Yes in a YA novella. I wasn't exactly at the height of maturity then.

Science fiction can easily still be memoirs as well, like this book while dystopian science fiction, is really a reverse memoir. Or the passive experience of others problems through indirect knowledge, and how sheltered people must adjust to a new life. I'm glad I wrote it to add to the larger personal meta-narrative, but not a novella I'd repeat.

I prefer more family stories now, with fairies that eat peoples hearts, and make changelings their castles servants. Well Ok, I'm never going to totally loose my dark bent. But it's knowhere like it was.

voodoo_em's picture
voodoo_em from England is reading All the books by Ira Levin June 20, 2015 - 1:32pm

Great column, Leah. And yes, I know what you mean.

For me it all comes back to emotions, on-the-body physical descriptions, body language/gestures and imagination.

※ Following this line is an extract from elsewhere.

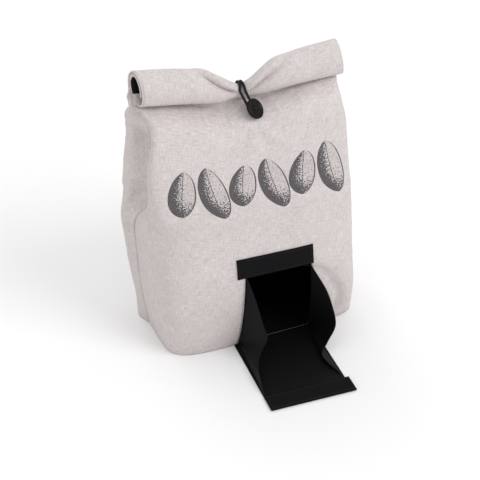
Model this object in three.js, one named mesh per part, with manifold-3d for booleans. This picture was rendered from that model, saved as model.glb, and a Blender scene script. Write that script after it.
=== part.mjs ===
import * as THREE from 'three';
import { mergeVertices } from 'three/addons/utils/BufferGeometryUtils.js';
import Module from 'manifold-3d';

// Roll-top storage bag standing on its flat base, filled out, with its front hatch folded open.
// Millimetres. X runs to the right, -Y is the front, Z = 0 is the surface it stands on,
// and the origin is the middle of the base.

// Driving dimensions
const bagWidth = 250;
const bagDepth = 125;
const neckHeight = 334; // floor to where the layers meet under the roll's ends
const linenThick = 1.0;
const liningThick = 1.0;
const gap = 0.3; // clearance between pieces that touch

const rollTall = 47; // outside of the roll, bottom to top
const rollDeep = 29; // outside of the roll, front to back
const rollTurn = 540; // degrees of turn from the neck to the mouth
const rollRise = 19; // middle of the roll above the neck
const rollForward = 13; // middle of the roll in front of the bag's middle
const rollLean = 12; // degrees that the roll's top leans back
const rollLeftIn = 4; // how far the roll's left end stands in from the neck's
const rollLeftBack = 10.5; // how far the left end's back stands out past its front
const rollRightTop = 7; // how far the right end's top stands in from its bottom
const rollEndRun = 30; // how far in from both ends that fades out
const pinchDrop = 30.5; // how far the loop pulls the roll's middle down
const pinchDeep = 18; // outside of the pinched roll, front to back
const pinchForward = 4; // middle of the pinched roll in front of the bag's middle
const pinchTurn = 355; // degrees of turn left where the roll is pinched
const rollSlack = 0.8; // space between the roll's turns
const neckForward = 5; // neck's ends in front of the bag's middle
const neckSag = 24; // how far the neck dips at the pinch

const hatchHeight = 114.5;
const hatchTopWidth = 87;
const hatchBaseWidth = 97;
const hatchMiddle = 20.5; // hatch's middle, to the right of the bag's middle

const stripLength = 99;
const stripHeight = 25;
const stripThick = 1.8;
const stripLap = 1; // strip's lower edge below the hatch's top
const stripMiddle = 16.5;

const chuteWidth = 106;
const chuteLength = 130;
const chuteThick = 1.2;
const flapStripWidth = 25;
const flapStripOverhang = 4;
const gussetThick = 1.0;

const buttonDiameter = 25;
const buttonThick = 4;
const buttonRim = 2.4; // width of the raised rim
const buttonDish = 1; // depth of the face inside the rim
const buttonHole = 2;
const buttonHoleCircle = 6;
const buttonLift = 10; // panel to the button's middle
const shankDiameter = 3.6;

const cordDiameter = 3.4;
const tabWidth = 16;
const tabHeight = 20;
const tabThick = 1.5;

const halfWidth = bagWidth / 2;
const halfDepth = bagDepth / 2;
const liningFoot = linenThick + gap; // lining's lower edge above the floor
const wallThick = linenThick + gap + liningThick;
const rollStack = 2 * linenThick + liningThick + 2 * gap;
const rollPitch = rollStack + rollSlack;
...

As in I may not have done X that my character is doing, but I think it would cause Y emotion, and that I do know, and I can describe how that feels mentally and physically, how it makes a person react to another in tone and gesture. In that respect writing is a mirror, only its a twisted warped and sometimes unrecognisable reflection we create. If that makes sense? 

And oh, I love Lidia! Words cannot describe the beautiful sorrow and heartbreaking power of C.O.W.